## WHAT THE TASK REQUIRES
Using the records below, quote only the span that opens with the line containing "Turn this picture" and closes with the line containing "const GRIP_BAND_HEIGHT = 20.4;", exactly and inclusively.

━━━ INFORMATION SHOWN ━━━

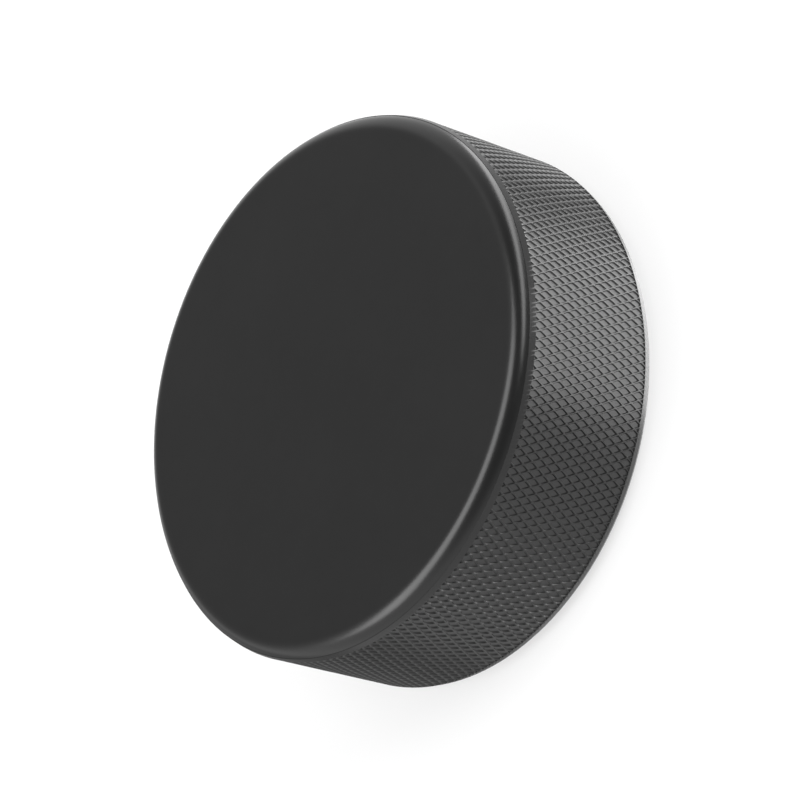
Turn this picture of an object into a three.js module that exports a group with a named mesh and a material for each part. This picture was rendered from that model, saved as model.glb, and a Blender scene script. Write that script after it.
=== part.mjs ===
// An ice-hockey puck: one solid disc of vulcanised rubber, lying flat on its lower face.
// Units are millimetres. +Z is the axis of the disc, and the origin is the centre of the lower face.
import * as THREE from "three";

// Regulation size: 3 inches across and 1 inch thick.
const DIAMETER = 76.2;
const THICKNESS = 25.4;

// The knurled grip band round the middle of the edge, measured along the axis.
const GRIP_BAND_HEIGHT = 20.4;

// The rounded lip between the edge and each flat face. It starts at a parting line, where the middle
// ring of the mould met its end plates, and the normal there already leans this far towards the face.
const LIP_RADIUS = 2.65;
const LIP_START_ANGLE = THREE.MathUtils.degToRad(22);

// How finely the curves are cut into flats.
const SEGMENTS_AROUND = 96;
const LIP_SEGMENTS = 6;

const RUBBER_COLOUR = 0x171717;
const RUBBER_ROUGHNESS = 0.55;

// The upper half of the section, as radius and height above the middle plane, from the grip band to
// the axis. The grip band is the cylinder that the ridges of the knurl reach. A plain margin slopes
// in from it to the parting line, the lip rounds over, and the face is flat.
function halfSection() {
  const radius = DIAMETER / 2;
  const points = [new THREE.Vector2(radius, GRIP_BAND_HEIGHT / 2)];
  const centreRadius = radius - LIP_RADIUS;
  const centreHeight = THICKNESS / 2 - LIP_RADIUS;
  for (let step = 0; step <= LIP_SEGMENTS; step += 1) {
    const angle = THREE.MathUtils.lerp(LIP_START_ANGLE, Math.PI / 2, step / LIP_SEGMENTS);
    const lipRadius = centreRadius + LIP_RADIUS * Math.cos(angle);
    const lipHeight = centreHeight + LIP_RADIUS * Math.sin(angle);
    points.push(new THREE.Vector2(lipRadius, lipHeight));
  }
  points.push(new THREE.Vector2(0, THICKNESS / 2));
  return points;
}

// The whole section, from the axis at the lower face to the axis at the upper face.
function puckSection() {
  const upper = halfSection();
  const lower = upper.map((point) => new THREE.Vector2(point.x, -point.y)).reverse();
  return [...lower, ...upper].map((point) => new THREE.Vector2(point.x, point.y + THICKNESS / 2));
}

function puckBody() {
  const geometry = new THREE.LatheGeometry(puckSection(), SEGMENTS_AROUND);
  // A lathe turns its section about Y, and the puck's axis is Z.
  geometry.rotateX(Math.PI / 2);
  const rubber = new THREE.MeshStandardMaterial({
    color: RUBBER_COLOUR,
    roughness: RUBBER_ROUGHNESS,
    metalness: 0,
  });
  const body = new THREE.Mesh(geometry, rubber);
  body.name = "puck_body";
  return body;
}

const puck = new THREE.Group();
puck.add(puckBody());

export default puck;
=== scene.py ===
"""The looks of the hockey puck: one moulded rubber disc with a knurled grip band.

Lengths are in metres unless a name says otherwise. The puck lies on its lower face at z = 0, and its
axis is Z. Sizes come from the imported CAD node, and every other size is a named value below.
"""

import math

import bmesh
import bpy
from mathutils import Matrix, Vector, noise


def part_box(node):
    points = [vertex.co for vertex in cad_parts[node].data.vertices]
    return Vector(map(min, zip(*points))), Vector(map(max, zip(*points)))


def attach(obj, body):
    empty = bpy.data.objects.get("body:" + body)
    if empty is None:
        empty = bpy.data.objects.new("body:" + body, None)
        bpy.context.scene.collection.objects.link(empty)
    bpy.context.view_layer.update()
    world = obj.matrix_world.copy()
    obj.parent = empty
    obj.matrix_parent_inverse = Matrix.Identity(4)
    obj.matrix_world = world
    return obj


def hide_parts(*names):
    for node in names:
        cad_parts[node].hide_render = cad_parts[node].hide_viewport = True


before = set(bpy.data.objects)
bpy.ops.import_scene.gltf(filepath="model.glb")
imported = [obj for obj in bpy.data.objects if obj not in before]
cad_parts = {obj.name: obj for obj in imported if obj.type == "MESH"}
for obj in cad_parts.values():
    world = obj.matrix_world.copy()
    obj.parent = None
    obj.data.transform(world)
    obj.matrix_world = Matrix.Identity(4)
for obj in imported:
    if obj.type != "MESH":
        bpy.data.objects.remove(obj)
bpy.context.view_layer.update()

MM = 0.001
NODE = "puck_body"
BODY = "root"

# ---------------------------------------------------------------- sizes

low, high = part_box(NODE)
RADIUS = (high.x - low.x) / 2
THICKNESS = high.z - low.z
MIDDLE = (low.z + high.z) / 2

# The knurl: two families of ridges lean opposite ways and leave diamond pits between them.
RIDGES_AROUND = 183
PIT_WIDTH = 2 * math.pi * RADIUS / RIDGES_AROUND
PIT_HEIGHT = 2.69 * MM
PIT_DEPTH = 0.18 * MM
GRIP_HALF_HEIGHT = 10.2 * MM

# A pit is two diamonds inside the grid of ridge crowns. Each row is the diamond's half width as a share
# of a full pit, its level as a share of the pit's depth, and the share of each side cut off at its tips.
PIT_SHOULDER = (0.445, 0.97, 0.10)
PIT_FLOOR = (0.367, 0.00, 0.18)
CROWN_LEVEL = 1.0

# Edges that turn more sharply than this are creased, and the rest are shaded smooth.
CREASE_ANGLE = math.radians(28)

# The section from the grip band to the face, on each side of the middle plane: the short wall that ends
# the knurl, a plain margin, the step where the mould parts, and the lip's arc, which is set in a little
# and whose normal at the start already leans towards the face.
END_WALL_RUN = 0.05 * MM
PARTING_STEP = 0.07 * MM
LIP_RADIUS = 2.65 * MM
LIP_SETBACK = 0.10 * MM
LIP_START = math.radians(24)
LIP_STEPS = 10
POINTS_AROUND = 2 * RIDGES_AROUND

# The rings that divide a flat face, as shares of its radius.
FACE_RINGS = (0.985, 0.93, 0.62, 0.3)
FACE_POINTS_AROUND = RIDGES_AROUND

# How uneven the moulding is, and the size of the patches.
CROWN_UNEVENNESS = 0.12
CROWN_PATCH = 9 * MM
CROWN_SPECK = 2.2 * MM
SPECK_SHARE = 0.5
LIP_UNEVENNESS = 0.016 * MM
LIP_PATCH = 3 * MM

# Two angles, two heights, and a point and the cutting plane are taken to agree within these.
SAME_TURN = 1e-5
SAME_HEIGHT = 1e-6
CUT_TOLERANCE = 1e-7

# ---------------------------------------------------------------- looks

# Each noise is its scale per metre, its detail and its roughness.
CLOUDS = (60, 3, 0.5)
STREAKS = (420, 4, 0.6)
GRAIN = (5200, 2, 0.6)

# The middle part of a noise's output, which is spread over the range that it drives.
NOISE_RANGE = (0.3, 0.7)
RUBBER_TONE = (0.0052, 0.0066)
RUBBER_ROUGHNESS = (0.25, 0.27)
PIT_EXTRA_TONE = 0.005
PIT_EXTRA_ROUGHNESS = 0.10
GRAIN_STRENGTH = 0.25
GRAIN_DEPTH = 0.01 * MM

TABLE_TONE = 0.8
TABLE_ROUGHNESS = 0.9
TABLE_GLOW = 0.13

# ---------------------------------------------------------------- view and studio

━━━
━━━ INFORMATION SHOWN ━━━

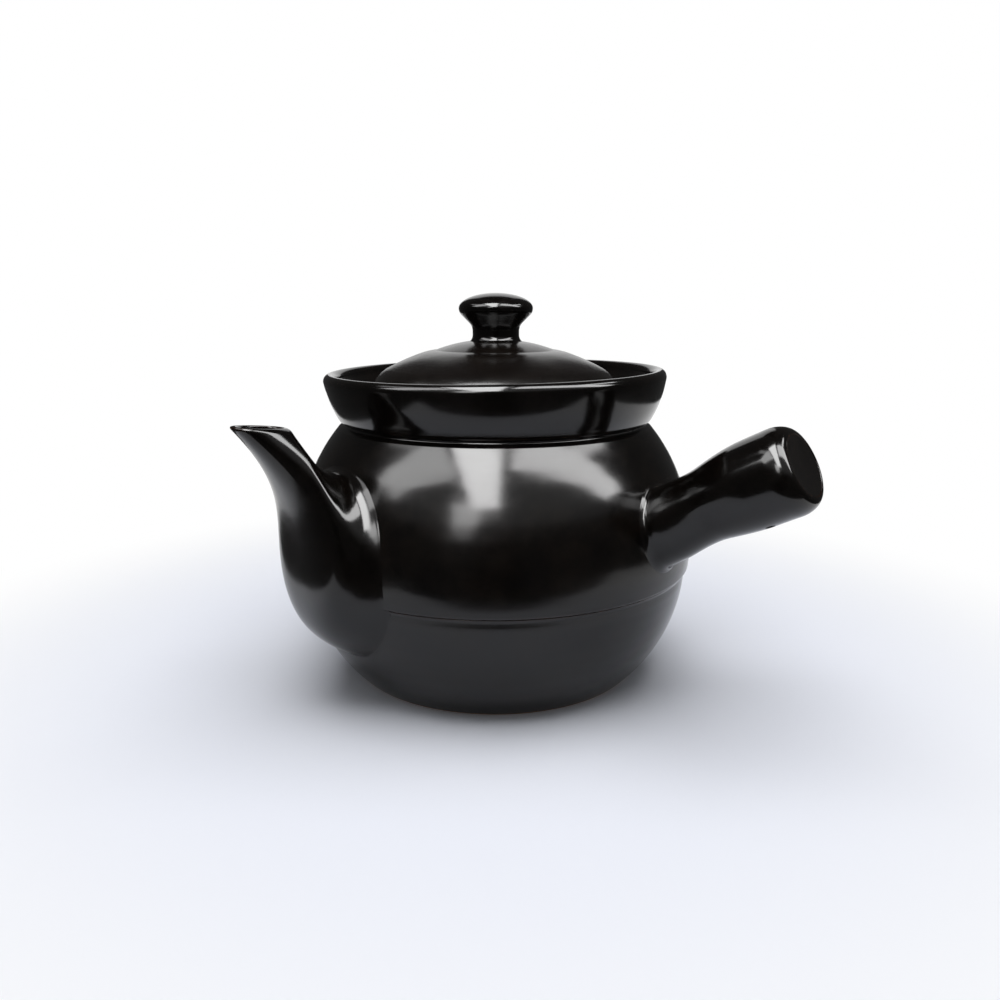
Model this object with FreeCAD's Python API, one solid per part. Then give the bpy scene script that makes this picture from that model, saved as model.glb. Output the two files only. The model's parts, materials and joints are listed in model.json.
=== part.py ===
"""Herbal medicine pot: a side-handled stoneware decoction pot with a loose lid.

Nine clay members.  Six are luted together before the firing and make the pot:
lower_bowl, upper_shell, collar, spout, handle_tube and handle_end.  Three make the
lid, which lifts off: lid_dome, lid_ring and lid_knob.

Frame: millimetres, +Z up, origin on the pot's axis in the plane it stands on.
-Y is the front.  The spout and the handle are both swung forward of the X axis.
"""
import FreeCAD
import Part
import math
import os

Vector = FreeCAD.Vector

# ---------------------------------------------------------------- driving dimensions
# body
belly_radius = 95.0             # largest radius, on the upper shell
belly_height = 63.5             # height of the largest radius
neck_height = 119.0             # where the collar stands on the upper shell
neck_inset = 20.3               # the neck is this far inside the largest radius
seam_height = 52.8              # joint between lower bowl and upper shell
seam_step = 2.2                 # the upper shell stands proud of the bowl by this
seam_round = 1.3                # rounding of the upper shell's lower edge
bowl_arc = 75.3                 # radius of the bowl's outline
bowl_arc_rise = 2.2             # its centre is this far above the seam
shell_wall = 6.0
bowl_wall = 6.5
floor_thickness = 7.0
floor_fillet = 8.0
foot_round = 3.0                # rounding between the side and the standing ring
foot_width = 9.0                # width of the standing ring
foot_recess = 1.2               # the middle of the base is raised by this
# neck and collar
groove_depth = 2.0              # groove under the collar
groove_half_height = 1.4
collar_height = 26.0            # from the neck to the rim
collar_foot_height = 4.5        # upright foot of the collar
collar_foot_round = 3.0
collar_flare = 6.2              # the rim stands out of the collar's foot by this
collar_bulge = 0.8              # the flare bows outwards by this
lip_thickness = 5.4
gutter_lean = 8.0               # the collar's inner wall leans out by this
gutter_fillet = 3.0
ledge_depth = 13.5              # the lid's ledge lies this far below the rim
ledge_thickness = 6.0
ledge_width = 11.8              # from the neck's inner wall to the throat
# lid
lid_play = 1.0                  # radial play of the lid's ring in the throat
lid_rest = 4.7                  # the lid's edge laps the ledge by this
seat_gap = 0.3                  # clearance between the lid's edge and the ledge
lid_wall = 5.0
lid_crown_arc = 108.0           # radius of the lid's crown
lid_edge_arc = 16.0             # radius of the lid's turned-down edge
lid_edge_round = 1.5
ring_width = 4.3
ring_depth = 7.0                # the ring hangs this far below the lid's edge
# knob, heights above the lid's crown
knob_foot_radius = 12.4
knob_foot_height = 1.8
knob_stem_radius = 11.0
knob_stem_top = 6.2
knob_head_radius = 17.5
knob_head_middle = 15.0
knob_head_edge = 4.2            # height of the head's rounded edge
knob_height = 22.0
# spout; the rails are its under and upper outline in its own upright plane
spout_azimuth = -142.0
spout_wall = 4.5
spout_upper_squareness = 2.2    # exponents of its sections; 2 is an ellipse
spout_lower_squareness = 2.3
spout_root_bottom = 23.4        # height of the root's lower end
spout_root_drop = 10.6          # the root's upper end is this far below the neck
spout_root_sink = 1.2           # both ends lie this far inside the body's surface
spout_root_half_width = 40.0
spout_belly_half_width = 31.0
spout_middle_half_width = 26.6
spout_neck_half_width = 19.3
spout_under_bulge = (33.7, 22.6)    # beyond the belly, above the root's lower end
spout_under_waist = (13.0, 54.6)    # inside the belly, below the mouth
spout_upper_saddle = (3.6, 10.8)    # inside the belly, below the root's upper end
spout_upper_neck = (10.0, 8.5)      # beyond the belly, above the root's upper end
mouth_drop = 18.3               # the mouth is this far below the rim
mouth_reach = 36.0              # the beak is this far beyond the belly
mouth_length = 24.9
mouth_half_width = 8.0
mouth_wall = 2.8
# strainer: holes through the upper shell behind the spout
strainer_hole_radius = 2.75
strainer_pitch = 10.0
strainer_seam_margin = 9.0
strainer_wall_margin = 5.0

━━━
━━━ INFORMATION SHOWN ━━━

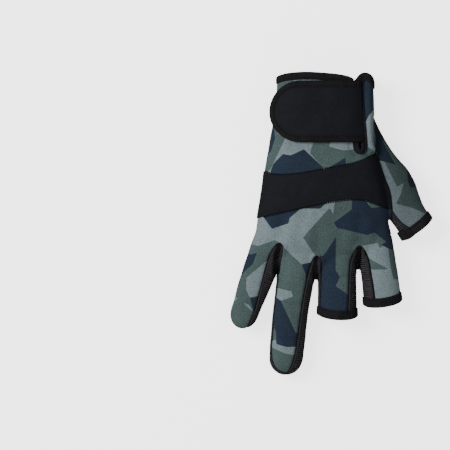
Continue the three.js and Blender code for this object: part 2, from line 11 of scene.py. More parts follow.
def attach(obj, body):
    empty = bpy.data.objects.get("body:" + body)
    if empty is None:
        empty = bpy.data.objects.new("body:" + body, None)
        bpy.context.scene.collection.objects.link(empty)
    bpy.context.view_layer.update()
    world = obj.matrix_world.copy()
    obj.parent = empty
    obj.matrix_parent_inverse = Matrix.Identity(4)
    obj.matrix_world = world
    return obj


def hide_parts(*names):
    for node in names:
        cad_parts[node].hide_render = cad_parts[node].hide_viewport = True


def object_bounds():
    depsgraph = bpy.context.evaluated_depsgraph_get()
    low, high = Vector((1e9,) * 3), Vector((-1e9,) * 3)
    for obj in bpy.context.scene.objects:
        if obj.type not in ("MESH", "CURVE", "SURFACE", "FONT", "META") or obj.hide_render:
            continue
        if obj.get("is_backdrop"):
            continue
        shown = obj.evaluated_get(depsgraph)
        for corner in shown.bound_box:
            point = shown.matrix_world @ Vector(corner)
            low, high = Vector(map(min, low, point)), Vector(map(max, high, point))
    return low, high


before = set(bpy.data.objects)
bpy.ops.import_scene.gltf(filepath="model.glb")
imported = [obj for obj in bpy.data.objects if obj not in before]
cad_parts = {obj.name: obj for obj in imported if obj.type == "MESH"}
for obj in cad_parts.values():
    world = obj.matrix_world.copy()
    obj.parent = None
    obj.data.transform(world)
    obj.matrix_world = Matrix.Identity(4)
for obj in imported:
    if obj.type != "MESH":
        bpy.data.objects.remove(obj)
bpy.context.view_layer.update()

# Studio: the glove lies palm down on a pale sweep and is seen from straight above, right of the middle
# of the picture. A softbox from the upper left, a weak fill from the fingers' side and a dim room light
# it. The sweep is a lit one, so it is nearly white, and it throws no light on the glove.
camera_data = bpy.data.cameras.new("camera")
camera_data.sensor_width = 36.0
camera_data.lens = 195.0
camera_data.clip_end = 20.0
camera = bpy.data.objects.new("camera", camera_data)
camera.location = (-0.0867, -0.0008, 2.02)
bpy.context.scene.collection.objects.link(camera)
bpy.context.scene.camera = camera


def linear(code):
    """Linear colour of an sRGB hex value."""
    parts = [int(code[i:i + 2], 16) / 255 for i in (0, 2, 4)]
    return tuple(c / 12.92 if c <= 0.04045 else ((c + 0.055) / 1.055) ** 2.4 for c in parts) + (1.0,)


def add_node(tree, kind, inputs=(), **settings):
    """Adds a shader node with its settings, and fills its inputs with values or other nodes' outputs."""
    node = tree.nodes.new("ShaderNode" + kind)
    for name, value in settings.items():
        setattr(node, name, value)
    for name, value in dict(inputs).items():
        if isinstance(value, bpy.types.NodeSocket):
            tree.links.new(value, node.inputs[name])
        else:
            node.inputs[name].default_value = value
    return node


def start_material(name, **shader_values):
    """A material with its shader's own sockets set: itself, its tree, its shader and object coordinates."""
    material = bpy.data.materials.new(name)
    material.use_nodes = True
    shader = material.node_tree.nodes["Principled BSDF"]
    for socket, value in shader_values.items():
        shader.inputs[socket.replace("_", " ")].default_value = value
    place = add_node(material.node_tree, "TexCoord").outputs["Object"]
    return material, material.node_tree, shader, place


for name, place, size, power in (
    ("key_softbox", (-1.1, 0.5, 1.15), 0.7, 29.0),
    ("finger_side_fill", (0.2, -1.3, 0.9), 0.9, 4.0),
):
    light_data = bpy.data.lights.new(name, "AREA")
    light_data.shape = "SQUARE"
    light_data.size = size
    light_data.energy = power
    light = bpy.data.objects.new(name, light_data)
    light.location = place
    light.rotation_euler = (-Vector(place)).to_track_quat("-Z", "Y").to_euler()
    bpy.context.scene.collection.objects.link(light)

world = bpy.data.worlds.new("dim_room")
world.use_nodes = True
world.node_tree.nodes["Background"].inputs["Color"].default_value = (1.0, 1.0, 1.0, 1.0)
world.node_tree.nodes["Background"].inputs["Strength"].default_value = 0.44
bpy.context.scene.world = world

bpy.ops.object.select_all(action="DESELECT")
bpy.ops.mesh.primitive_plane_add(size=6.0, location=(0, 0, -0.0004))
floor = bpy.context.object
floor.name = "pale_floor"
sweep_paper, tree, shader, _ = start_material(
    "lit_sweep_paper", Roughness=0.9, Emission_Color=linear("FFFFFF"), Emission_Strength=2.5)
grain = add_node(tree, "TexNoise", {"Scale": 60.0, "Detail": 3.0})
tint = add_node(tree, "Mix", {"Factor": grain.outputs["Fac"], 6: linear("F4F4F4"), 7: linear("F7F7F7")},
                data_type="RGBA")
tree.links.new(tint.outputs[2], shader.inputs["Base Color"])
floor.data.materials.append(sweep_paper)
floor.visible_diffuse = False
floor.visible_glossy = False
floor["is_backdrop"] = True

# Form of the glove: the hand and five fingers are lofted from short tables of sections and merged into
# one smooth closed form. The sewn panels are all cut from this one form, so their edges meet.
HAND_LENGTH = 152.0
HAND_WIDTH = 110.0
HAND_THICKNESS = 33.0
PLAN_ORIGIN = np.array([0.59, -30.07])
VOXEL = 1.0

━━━

## TASK SOLUTION
Turn this picture of an object into a three.js module that exports a group with a named mesh and a material for each part. This picture was rendered from that model, saved as model.glb, and a Blender scene script. Write that script after it.
=== part.mjs ===
// An ice-hockey puck: one solid disc of vulcanised rubber, lying flat on its lower face.
// Units are millimetres. +Z is the axis of the disc, and the origin is the centre of the lower face.
import * as THREE from "three";

// Regulation size: 3 inches across and 1 inch thick.
const DIAMETER = 76.2;
const THICKNESS = 25.4;

// The knurled grip band round the middle of the edge, measured along the axis.
const GRIP_BAND_HEIGHT = 20.4;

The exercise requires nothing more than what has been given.